Take the data below and extract the lines from the one with "gear_housing();" to the one with "if obj.type not", inclusive, exactly as written.

> **RECORDED DATA**:
☆ ☆ ☆ ☆

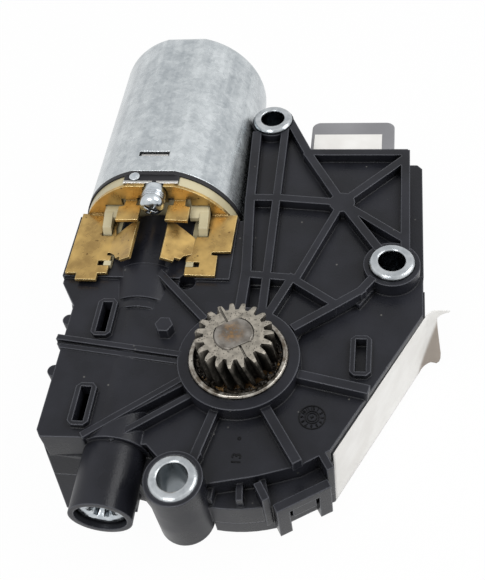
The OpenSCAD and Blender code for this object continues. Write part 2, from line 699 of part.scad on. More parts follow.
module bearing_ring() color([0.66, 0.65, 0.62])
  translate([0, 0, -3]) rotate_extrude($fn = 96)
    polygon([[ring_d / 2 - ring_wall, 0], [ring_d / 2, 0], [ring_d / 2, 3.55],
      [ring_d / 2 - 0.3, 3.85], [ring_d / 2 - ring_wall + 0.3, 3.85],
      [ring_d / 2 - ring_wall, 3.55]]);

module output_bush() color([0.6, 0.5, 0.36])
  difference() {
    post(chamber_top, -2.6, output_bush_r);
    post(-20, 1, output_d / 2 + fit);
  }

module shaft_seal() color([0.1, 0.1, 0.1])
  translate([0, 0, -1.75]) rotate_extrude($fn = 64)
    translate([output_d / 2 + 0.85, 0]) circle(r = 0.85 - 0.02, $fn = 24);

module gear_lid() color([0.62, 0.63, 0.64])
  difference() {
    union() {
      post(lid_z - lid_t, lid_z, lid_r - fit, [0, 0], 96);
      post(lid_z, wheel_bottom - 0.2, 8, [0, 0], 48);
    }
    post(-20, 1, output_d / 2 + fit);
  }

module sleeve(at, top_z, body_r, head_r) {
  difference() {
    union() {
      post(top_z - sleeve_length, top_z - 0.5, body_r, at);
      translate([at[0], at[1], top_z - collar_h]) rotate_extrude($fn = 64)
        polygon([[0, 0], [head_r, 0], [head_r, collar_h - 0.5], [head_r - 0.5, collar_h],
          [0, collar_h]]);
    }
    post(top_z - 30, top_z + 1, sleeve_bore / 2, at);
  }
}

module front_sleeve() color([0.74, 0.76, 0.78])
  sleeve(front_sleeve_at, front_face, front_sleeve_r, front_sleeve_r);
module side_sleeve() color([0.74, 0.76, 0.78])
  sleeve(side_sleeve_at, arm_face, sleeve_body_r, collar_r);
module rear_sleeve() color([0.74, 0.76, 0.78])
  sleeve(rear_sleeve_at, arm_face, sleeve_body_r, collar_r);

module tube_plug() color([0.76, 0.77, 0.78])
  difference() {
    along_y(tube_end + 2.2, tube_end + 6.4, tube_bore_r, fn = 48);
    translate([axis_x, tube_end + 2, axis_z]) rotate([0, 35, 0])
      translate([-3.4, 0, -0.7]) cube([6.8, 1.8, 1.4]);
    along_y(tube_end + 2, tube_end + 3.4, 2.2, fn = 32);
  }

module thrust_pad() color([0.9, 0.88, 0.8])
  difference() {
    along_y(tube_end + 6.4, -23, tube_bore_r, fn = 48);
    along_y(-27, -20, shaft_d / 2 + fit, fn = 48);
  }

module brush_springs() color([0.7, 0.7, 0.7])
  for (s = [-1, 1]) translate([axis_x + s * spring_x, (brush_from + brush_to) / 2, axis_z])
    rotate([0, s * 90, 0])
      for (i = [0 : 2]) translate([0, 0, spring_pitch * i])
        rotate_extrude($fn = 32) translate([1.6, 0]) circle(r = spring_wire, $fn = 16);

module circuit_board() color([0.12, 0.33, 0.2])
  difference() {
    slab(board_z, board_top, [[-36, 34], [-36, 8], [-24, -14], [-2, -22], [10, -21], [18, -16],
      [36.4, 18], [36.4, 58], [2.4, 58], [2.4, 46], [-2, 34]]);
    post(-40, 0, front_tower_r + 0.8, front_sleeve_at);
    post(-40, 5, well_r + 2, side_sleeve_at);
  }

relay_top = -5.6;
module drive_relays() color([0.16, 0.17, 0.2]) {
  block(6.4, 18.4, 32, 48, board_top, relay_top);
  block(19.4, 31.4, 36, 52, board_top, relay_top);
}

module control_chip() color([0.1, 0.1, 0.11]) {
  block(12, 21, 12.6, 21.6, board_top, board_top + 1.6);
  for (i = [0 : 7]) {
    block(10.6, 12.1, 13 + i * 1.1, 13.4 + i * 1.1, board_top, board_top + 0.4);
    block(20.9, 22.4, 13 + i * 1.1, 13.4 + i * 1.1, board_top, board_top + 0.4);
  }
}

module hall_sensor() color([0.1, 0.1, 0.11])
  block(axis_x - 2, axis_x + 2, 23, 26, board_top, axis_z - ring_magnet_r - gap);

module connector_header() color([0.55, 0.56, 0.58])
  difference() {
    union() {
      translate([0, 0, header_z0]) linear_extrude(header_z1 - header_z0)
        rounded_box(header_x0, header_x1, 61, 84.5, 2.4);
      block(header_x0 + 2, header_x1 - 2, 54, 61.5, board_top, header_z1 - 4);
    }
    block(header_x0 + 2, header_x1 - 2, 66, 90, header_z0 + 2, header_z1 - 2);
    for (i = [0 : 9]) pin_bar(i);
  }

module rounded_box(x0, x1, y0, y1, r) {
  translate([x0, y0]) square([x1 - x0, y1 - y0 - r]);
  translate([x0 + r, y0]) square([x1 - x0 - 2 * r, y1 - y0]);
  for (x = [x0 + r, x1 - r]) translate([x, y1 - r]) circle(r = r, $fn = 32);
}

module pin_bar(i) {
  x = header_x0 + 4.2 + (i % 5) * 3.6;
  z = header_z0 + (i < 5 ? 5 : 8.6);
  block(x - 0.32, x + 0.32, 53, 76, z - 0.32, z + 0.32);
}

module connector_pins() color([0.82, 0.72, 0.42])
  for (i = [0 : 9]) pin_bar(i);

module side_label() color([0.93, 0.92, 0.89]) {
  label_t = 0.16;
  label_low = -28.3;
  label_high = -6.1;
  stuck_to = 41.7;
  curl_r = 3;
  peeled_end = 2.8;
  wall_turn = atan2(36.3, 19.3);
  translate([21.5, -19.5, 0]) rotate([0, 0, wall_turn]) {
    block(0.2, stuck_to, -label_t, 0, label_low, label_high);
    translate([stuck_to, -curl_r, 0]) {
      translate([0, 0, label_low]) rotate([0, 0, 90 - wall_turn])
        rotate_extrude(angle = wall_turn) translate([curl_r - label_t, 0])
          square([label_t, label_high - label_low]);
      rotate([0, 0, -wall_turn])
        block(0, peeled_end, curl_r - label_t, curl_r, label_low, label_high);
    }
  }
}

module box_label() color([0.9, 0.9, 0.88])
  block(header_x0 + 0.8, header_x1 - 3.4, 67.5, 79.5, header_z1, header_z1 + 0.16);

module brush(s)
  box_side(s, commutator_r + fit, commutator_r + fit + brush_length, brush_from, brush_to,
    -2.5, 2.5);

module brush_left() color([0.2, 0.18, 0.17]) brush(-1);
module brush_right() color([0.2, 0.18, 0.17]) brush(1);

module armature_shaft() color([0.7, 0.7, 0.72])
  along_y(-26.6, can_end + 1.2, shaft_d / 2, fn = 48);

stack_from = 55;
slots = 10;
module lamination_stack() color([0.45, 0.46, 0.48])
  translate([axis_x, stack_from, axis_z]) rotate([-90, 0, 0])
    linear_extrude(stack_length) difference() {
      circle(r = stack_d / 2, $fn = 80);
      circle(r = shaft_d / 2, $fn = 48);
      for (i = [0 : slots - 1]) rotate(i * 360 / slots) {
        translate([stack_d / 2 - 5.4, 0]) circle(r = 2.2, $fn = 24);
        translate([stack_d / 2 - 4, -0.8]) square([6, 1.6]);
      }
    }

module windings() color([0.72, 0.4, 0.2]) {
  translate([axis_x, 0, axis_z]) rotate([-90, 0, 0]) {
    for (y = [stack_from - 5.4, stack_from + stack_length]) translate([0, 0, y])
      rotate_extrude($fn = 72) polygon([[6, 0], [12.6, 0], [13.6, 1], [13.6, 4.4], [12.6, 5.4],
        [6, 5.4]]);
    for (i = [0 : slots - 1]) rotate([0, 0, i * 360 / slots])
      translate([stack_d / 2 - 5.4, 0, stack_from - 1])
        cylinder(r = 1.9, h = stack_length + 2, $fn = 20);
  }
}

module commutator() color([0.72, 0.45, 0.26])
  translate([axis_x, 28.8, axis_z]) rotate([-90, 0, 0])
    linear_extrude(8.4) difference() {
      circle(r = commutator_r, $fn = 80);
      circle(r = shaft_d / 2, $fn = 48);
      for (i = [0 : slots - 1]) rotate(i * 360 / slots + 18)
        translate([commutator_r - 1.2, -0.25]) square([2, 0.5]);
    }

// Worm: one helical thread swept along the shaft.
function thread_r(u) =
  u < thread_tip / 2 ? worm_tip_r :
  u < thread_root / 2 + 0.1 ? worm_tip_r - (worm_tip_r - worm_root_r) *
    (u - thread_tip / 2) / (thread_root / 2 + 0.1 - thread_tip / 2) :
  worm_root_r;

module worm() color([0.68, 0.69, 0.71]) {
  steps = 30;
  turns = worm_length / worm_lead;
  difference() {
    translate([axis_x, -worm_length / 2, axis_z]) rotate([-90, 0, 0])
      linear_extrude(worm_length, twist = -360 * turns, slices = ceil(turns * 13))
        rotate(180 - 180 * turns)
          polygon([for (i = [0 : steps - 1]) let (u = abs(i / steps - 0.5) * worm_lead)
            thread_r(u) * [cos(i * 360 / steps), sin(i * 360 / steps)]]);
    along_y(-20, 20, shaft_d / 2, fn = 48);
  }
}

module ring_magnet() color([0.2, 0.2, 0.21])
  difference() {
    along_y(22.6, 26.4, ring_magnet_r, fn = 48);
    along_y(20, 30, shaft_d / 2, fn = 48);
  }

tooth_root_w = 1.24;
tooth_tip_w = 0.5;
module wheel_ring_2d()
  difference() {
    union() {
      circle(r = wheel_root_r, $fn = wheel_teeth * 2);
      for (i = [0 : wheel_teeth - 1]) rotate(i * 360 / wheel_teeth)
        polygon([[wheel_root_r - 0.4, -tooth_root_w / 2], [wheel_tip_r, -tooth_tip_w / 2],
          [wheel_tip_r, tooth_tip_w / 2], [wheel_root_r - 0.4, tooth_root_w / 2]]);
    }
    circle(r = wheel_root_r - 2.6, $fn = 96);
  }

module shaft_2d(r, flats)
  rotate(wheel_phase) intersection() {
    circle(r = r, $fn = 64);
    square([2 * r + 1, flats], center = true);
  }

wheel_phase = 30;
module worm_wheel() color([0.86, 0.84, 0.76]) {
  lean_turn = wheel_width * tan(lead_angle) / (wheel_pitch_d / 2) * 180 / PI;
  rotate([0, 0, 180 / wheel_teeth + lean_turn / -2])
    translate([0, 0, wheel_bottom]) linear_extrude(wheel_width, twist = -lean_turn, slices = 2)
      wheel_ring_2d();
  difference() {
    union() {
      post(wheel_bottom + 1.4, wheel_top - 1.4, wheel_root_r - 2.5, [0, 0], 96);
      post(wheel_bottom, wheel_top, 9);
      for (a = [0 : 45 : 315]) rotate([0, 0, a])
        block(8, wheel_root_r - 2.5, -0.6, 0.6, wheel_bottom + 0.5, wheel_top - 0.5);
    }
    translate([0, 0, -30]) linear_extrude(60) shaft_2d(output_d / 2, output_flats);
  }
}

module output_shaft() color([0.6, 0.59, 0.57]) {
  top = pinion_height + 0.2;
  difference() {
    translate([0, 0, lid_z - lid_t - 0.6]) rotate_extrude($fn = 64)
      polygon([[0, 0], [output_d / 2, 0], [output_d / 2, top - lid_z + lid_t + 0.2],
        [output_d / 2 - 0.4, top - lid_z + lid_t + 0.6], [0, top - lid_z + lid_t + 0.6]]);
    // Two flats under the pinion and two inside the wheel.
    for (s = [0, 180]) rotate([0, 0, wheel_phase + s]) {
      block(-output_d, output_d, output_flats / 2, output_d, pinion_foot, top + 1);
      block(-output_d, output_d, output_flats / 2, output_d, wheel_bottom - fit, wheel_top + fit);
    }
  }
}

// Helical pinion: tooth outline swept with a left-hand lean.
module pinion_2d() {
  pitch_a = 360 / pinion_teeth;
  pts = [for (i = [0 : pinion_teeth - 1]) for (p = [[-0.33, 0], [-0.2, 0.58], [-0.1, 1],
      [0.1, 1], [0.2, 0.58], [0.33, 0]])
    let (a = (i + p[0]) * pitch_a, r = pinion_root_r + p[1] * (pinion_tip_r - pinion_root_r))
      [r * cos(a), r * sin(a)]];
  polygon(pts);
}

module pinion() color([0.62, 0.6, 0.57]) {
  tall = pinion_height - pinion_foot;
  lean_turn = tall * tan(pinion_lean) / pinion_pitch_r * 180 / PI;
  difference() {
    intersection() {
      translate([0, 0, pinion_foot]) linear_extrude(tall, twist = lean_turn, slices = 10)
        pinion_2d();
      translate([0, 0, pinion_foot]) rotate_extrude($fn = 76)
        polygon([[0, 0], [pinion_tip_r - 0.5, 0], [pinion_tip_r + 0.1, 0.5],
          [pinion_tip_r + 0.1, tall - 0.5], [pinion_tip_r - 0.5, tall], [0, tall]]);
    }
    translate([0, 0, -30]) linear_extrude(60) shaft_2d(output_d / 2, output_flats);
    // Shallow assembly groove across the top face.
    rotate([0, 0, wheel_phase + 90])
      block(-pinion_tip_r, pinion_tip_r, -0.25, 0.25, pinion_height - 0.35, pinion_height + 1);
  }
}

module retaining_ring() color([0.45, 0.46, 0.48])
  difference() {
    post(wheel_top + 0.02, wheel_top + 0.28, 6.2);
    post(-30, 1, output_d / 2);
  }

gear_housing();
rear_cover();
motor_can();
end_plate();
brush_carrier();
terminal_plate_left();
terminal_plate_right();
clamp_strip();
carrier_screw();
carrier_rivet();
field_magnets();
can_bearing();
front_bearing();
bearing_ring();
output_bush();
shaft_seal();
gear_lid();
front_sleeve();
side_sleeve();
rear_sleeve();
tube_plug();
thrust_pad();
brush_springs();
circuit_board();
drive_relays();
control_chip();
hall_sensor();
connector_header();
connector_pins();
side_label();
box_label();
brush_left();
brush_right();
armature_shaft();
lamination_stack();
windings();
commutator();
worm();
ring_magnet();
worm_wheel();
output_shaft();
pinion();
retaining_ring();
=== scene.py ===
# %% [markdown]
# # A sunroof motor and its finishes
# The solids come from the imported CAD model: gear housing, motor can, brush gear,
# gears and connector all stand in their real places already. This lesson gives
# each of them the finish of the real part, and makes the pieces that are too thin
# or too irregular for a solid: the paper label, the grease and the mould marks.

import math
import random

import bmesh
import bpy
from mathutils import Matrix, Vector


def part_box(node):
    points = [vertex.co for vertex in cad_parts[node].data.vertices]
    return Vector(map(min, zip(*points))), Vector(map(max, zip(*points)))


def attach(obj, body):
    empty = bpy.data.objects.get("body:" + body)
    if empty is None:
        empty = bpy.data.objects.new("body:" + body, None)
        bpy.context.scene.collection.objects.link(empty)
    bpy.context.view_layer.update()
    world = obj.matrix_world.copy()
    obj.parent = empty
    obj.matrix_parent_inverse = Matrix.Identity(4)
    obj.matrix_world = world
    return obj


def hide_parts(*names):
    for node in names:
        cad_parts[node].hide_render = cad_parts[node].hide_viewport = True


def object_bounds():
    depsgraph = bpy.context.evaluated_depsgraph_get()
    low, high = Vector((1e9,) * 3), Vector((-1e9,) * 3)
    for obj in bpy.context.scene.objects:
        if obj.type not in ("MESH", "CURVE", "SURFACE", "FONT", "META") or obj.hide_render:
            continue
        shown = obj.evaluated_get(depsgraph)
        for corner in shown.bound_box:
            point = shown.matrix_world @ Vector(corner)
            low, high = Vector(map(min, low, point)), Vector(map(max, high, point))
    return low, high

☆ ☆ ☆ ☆

> **REPLY TO THE TASK**:
gear_housing();
rear_cover();
motor_can();
end_plate();
brush_carrier();
terminal_plate_left();
terminal_plate_right();
clamp_strip();
carrier_screw();
carrier_rivet();
field_magnets();
can_bearing();
front_bearing();
bearing_ring();
output_bush();
shaft_seal();
gear_lid();
front_sleeve();
side_sleeve();
rear_sleeve();
tube_plug();
thrust_pad();
brush_springs();
circuit_board();
drive_relays();
control_chip();
hall_sensor();
connector_header();
connector_pins();
side_label();
box_label();
brush_left();
brush_right();
armature_shaft();
lamination_stack();
windings();
commutator();
worm();
ring_magnet();
worm_wheel();
output_shaft();
pinion();
retaining_ring();
=== scene.py ===
# %% [markdown]
# # A sunroof motor and its finishes
# The solids come from the imported CAD model: gear housing, motor can, brush gear,
# gears and connector all stand in their real places already. This lesson gives
# each of them the finish of the real part, and makes the pieces that are too thin
# or too irregular for a solid: the paper label, the grease and the mould marks.

import math
import random

import bmesh
import bpy
from mathutils import Matrix, Vector


def part_box(node):
    points = [vertex.co for vertex in cad_parts[node].data.vertices]
    return Vector(map(min, zip(*points))), Vector(map(max, zip(*points)))


def attach(obj, body):
    empty = bpy.data.objects.get("body:" + body)
    if empty is None:
        empty = bpy.data.objects.new("body:" + body, None)
        bpy.context.scene.collection.objects.link(empty)
    bpy.context.view_layer.update()
    world = obj.matrix_world.copy()
    obj.parent = empty
    obj.matrix_parent_inverse = Matrix.Identity(4)
    obj.matrix_world = world
    return obj


def hide_parts(*names):
    for node in names:
        cad_parts[node].hide_render = cad_parts[node].hide_viewport = True


def object_bounds():
    depsgraph = bpy.context.evaluated_depsgraph_get()
    low, high = Vector((1e9,) * 3), Vector((-1e9,) * 3)
    for obj in bpy.context.scene.objects:
        if obj.type not in ("MESH", "CURVE", "SURFACE", "FONT", "META") or obj.hide_render:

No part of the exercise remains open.